In the listing below, find the line containing "before = set(bpy.data.objects)" and the line containing "SENSOR_WIDTH = 36.0". Repeat exactly those two lines and every line between them, nothing more.

**Data excerpt**
--- BEGIN ---
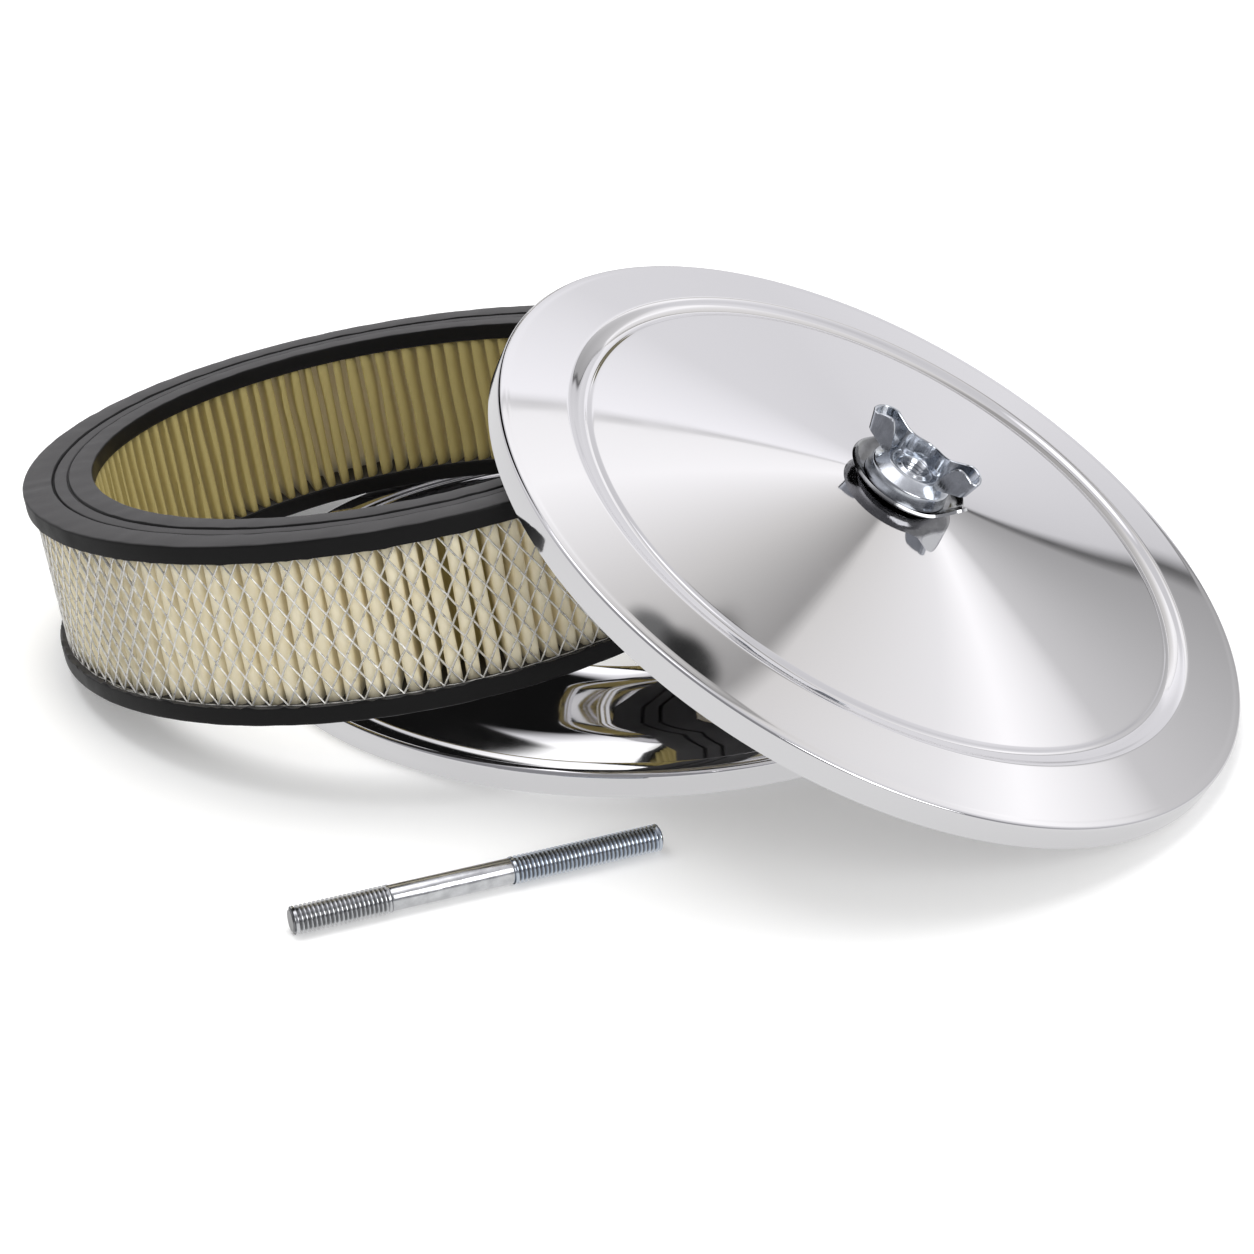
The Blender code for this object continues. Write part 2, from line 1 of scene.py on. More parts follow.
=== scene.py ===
"""Carburetor air cleaner, taken apart on a bench.

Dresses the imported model: chromed pan and lid, pleated filter ring with its diamond screen,
cup washer, stamped wing nut and threaded stud, in a pale studio. Lengths are in metres.
"""
import json
from math import atan2, cos, exp, hypot, pi, radians, sin, tau

import bmesh
import bpy
import numpy as np
from bpy.props import FloatProperty, FloatVectorProperty, IntProperty, PointerProperty
from mathutils import Matrix, Vector, noise


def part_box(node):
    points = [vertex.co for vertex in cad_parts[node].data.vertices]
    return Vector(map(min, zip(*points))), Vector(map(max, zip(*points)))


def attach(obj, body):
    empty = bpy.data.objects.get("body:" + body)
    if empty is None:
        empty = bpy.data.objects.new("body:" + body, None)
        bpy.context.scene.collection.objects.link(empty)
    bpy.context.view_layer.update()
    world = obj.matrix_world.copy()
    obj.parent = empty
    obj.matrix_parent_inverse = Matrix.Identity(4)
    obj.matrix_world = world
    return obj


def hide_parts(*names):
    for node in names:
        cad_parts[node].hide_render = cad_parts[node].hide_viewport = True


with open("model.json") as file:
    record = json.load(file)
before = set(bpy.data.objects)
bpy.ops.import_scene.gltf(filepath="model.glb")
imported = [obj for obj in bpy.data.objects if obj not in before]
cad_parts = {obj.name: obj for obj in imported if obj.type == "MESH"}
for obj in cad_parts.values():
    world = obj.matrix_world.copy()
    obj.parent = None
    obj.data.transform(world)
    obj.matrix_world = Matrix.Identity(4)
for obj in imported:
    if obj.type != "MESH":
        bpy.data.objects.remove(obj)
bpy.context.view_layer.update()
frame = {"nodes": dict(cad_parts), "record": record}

bl_info = {
    "name": "Air Cleaner",
    "version": (1, 0, 0),
    "blender": (4, 5, 0),
    "location": "View3D > Sidebar > Air Cleaner",
    "description": "Builds a chromed carburetor air cleaner, taken apart on a bench",
    "category": "Object",
}

FIXED_BODY = "air_cleaner"
NUT_BODY = "wing_nut_body"

# Camera, from the pan's centre on the bench
CAMERA_OFFSET = (0.00143, -0.76154, 0.37451)
CAMERA_PITCH = radians(63.403)
CAMERA_LENS = 70.82
SENSOR_WIDTH = 36.0

# Pan: inner edge of the seat, start and width of the rise, crown as radius and height, and neck
RIM_CLEARANCE = 0.0005
SEAT_EDGE = 0.1035
RISE_START = 0.1015
RISE_WIDTH = 0.0305
PAN_CROWN = (0.071, 0.013)
NECK_RADIUS = 0.0651
NECK_END = 0.0045

# Lid, as radius and height: shoulder, then step and ledge, then the hub and its hole
SHOULDER = ((0.1250, 0.0003), (0.1238, 0.00035), (0.1055, 0.0034))
LEDGE = ((0.1029, 0.0019), (0.0996, 0.0014), (0.0980, 0.0021))
HUB_RADIUS = 0.0165
HUB_HEIGHT = 0.0143
CENTRE_HOLE = 0.0055

# End seals: their grooves as shares of the width, and the flash of the lower and the upper one
GROOVE_SHARES = (0.35, 0.565)
FLASH_HEIGHTS = (0.0016, 0.0006)
SEAL_STEPS = 360

# The paper: its folds' bulge at the outer and inner bends, the pitches that they lean inside, and
# how far it stays inside the screen and outside the seals' inner edge
FOLD_BULGE = (1.2, 0.45)
FOLD_LEAN = 0.5
FOLD_SWAY = 0.0008
FOLD_UNEVENNESS = 0.0006
FOLD_SETBACK = 0.0003
PAPER_INSETS = (0.0009, 0.0014)
PAPER_TUCK = 0.0003
PAPER_SHEET = 0.0006

# The screen and the lap at its seam, the lap's place and width counted in diamonds; the sway's
# seed keeps noise_vector the same in each run
SWAY_SEED = 1
SCREEN_SWAY = 0.00022
STRAND = 0.00044
STRAND_RIDGE = 0.00022
SCREEN_SHEET = 0.00035
SCREEN_TUCK = 0.0002
LAP_START = 23.35
LAP_DIAMONDS = 5
LAP_HEIGHT = 0.0007

# Stud, its thread's depth as a share of the pitch
STUD_HEADING = radians(23.4)
SHORT_THREAD = 0.0281
LONG_THREAD = 0.0454
THREAD_DEPTH = 0.61
SHANK_RELIEF = 0.0003

# Cup washer and its ear
WASHER_SHEET = 0.0009
WASHER_CLEARANCE = 0.0006
EAR_HEADING = radians(-46)
EAR_SPREAD = radians(16)
EAR_REACH = 0.0030
EAR_RISE = 0.0056
REST_GAP = 0.0003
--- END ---
**Solution below**
before = set(bpy.data.objects)
bpy.ops.import_scene.gltf(filepath="model.glb")
imported = [obj for obj in bpy.data.objects if obj not in before]
cad_parts = {obj.name: obj for obj in imported if obj.type == "MESH"}
for obj in cad_parts.values():
    world = obj.matrix_world.copy()
    obj.parent = None
    obj.data.transform(world)
    obj.matrix_world = Matrix.Identity(4)
for obj in imported:
    if obj.type != "MESH":
        bpy.data.objects.remove(obj)
bpy.context.view_layer.update()
frame = {"nodes": dict(cad_parts), "record": record}

bl_info = {
    "name": "Air Cleaner",
    "version": (1, 0, 0),
    "blender": (4, 5, 0),
    "location": "View3D > Sidebar > Air Cleaner",
    "description": "Builds a chromed carburetor air cleaner, taken apart on a bench",
    "category": "Object",
}

FIXED_BODY = "air_cleaner"
NUT_BODY = "wing_nut_body"

# Camera, from the pan's centre on the bench
CAMERA_OFFSET = (0.00143, -0.76154, 0.37451)
CAMERA_PITCH = radians(63.403)
CAMERA_LENS = 70.82
SENSOR_WIDTH = 36.0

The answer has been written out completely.